_To be done_
Write out exactly the lines of the entries below from the one holding "security_screw();" to the one holding "obj.parent = empty", inclusive, and leave out all other lines.

_Dataset extract_
-------

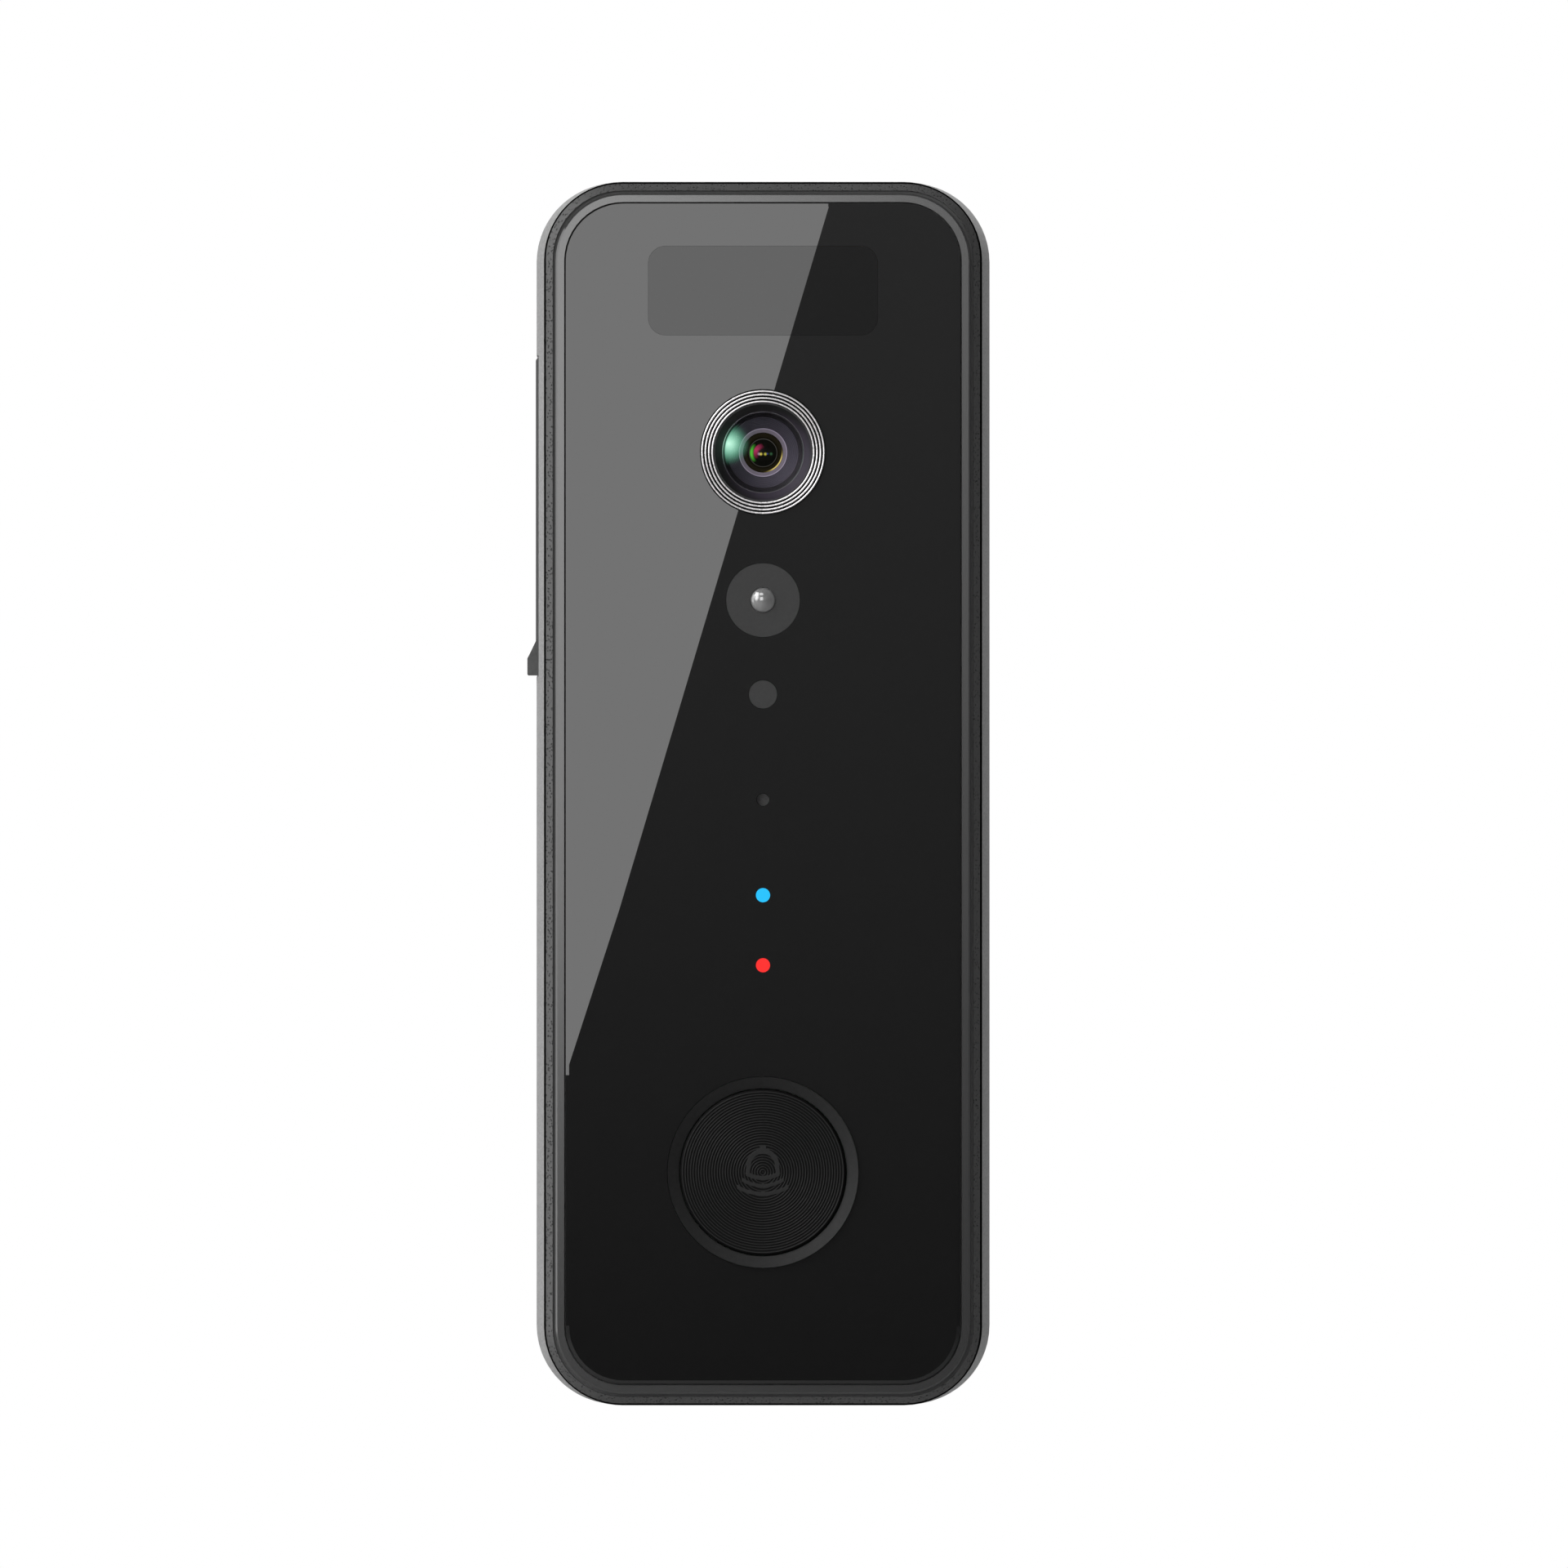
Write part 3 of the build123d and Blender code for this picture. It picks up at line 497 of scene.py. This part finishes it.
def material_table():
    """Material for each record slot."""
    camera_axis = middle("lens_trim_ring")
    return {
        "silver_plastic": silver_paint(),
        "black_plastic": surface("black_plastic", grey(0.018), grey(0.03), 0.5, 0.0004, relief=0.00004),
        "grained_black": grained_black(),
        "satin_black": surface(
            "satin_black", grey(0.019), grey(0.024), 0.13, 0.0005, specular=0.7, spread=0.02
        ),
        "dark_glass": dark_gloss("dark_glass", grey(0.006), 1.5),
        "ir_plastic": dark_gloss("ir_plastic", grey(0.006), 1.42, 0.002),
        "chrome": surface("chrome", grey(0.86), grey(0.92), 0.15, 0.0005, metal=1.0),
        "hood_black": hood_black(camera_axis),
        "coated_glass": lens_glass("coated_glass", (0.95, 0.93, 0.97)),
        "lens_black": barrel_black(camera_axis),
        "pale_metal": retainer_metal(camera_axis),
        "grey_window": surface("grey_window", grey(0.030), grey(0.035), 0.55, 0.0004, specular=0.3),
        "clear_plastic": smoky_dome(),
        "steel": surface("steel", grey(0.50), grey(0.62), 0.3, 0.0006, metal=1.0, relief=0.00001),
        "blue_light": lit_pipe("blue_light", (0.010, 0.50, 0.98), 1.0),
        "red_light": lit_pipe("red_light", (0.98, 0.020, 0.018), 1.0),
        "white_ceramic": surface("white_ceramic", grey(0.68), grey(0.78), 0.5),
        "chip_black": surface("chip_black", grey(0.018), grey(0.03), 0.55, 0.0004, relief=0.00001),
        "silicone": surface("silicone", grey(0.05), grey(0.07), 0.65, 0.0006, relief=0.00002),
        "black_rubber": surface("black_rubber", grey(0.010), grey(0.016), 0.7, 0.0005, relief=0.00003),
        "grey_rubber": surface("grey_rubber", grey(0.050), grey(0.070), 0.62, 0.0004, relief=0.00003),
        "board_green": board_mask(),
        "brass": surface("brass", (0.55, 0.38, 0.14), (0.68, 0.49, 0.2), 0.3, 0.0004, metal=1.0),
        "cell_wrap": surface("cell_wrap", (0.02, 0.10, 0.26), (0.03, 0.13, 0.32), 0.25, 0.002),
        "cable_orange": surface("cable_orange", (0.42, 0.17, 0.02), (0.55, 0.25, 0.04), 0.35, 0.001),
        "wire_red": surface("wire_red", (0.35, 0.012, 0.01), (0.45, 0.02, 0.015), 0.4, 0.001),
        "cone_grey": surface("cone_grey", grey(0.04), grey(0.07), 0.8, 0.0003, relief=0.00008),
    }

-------

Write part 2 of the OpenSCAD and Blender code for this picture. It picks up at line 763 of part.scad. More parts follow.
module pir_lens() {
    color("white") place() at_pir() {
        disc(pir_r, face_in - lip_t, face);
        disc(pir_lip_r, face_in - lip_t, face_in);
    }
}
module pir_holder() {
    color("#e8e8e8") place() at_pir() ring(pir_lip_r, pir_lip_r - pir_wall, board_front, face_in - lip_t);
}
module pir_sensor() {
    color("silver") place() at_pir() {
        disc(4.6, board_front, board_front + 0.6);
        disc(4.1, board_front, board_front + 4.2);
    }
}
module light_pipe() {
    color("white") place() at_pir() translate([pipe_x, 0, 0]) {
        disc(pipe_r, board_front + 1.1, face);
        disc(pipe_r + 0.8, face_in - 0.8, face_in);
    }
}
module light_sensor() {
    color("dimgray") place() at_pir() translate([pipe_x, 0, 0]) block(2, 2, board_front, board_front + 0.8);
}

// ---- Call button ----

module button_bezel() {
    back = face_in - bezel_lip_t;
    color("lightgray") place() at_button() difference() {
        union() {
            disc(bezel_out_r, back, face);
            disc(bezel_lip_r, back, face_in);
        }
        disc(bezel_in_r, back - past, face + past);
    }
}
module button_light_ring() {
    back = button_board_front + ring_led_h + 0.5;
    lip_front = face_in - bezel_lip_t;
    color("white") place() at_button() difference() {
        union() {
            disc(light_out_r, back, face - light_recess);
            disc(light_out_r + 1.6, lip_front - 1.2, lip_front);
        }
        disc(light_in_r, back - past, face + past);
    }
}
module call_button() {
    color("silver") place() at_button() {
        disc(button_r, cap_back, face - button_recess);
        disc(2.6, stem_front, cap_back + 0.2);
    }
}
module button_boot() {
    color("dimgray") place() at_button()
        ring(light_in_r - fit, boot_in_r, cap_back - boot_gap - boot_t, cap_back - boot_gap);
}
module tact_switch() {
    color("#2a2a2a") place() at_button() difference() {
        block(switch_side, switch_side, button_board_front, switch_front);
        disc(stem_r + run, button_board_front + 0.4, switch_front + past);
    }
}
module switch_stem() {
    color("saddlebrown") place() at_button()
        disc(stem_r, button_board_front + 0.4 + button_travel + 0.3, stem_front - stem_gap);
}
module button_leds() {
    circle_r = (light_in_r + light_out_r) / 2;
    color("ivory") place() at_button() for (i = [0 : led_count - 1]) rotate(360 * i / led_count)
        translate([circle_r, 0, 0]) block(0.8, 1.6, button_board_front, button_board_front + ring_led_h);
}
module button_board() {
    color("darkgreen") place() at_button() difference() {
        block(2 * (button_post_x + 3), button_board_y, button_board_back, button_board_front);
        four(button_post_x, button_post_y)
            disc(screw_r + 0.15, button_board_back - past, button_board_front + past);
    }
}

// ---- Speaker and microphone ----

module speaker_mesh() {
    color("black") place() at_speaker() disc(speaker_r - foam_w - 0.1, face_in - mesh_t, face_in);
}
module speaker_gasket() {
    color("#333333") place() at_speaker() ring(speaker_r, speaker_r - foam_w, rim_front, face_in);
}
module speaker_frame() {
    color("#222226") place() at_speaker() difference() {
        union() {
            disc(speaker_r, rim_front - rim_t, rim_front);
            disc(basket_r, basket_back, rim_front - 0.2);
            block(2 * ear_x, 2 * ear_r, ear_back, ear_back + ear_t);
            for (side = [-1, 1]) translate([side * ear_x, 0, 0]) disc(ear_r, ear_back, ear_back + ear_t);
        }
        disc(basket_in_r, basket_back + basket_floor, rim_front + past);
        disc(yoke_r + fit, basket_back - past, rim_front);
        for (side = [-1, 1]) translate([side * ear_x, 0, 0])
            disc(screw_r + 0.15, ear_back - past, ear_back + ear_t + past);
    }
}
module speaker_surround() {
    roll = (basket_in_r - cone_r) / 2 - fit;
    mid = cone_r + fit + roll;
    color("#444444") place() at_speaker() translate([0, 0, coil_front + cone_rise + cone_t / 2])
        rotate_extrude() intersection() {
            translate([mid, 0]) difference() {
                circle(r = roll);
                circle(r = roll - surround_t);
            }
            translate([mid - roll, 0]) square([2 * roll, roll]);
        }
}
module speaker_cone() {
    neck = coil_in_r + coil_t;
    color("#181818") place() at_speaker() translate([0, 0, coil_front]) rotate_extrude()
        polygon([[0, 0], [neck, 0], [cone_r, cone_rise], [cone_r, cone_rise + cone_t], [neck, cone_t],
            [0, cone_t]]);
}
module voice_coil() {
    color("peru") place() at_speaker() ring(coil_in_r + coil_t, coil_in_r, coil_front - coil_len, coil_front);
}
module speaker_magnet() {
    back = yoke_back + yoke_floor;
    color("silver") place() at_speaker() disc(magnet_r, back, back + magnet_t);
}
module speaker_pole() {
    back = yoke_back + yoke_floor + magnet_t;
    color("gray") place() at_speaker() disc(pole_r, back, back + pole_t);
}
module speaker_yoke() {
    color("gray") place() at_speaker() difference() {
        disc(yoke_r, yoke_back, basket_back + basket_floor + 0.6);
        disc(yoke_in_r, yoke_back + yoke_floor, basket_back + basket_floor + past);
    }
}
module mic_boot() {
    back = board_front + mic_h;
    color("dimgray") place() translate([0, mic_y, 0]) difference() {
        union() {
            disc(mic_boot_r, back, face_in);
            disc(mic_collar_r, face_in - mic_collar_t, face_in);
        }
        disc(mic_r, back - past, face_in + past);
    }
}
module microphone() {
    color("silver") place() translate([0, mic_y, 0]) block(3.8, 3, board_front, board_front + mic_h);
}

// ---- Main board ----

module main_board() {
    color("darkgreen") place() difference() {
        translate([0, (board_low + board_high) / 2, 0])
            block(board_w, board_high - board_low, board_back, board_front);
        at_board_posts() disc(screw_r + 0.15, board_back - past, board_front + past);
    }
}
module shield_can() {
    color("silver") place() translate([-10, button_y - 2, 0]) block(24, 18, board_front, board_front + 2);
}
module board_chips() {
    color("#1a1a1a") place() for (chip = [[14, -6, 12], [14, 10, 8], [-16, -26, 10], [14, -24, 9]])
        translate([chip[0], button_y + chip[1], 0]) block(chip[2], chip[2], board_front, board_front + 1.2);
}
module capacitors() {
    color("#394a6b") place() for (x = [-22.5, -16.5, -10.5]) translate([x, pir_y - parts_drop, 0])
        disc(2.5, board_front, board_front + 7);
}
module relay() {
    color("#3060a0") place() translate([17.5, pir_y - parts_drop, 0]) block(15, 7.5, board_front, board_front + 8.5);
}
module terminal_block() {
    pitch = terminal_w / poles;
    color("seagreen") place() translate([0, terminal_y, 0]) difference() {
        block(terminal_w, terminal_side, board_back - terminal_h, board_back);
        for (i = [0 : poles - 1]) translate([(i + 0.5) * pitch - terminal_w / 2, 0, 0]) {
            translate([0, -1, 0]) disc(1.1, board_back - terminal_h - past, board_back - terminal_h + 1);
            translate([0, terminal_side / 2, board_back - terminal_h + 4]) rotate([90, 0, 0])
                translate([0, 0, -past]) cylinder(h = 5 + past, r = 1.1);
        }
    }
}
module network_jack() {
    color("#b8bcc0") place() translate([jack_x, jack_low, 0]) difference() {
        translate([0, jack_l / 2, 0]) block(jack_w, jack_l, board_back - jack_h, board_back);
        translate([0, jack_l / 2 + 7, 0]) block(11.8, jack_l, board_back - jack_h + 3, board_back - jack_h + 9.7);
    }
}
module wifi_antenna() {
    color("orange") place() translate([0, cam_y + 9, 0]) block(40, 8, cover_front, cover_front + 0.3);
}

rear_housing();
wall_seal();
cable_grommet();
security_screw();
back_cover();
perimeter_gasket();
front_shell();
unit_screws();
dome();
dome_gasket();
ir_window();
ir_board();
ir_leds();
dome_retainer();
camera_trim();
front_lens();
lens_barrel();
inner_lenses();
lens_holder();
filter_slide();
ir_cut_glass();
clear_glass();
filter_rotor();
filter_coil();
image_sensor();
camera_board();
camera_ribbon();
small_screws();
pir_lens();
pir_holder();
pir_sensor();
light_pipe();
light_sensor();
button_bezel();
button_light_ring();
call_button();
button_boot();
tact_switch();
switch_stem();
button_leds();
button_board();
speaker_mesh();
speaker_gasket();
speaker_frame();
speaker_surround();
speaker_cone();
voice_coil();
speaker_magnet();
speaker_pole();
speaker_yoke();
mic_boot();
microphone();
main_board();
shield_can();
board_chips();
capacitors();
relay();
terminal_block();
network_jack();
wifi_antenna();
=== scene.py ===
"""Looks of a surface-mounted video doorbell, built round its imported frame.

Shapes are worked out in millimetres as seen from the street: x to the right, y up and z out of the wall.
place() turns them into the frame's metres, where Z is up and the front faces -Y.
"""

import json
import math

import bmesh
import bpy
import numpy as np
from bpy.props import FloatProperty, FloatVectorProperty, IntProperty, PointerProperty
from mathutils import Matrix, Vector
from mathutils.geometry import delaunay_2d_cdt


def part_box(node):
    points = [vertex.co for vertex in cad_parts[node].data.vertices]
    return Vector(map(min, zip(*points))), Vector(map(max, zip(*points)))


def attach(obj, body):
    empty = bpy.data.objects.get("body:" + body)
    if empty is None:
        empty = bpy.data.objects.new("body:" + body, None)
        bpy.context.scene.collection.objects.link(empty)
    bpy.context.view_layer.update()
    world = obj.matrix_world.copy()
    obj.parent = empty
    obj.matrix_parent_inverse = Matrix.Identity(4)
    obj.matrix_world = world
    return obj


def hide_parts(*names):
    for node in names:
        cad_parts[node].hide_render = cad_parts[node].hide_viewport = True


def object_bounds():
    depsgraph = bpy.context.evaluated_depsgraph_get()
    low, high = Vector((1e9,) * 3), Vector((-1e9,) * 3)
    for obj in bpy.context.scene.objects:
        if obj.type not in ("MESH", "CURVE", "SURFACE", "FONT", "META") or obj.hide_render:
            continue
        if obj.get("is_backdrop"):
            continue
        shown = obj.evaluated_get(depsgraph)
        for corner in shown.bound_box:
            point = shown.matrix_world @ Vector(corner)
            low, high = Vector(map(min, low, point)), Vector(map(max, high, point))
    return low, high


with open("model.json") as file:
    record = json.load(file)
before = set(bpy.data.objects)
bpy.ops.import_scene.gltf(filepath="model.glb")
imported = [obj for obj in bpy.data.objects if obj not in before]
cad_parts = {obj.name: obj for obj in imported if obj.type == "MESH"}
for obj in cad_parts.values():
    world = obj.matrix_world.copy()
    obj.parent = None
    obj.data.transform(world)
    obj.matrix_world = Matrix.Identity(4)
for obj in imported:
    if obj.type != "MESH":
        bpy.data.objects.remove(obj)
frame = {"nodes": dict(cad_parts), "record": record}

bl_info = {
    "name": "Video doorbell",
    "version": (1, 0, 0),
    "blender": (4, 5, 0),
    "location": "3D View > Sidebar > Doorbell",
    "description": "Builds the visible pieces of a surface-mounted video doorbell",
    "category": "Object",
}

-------

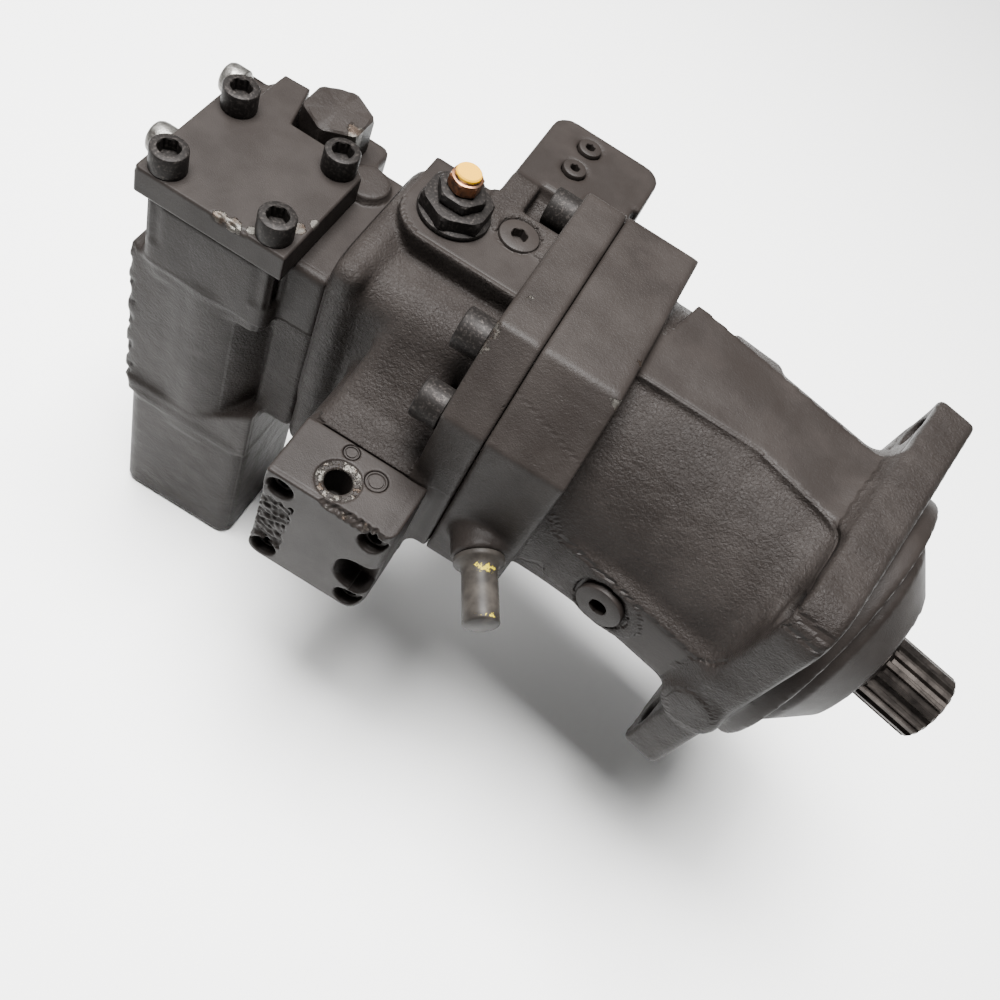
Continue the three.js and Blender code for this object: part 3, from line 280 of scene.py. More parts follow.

-------

_Solution to this task_
security_screw();
back_cover();
perimeter_gasket();
front_shell();
unit_screws();
dome();
dome_gasket();
ir_window();
ir_board();
ir_leds();
dome_retainer();
camera_trim();
front_lens();
lens_barrel();
inner_lenses();
lens_holder();
filter_slide();
ir_cut_glass();
clear_glass();
filter_rotor();
filter_coil();
image_sensor();
camera_board();
camera_ribbon();
small_screws();
pir_lens();
pir_holder();
pir_sensor();
light_pipe();
light_sensor();
button_bezel();
button_light_ring();
call_button();
button_boot();
tact_switch();
switch_stem();
button_leds();
button_board();
speaker_mesh();
speaker_gasket();
speaker_frame();
speaker_surround();
speaker_cone();
voice_coil();
speaker_magnet();
speaker_pole();
speaker_yoke();
mic_boot();
microphone();
main_board();
shield_can();
board_chips();
capacitors();
relay();
terminal_block();
network_jack();
wifi_antenna();
=== scene.py ===
"""Looks of a surface-mounted video doorbell, built round its imported frame.

Shapes are worked out in millimetres as seen from the street: x to the right, y up and z out of the wall.
place() turns them into the frame's metres, where Z is up and the front faces -Y.
"""

import json
import math

import bmesh
import bpy
import numpy as np
from bpy.props import FloatProperty, FloatVectorProperty, IntProperty, PointerProperty
from mathutils import Matrix, Vector
from mathutils.geometry import delaunay_2d_cdt


def part_box(node):
    points = [vertex.co for vertex in cad_parts[node].data.vertices]
    return Vector(map(min, zip(*points))), Vector(map(max, zip(*points)))


def attach(obj, body):
    empty = bpy.data.objects.get("body:" + body)
    if empty is None:
        empty = bpy.data.objects.new("body:" + body, None)
        bpy.context.scene.collection.objects.link(empty)
    bpy.context.view_layer.update()
    world = obj.matrix_world.copy()
    obj.parent = empty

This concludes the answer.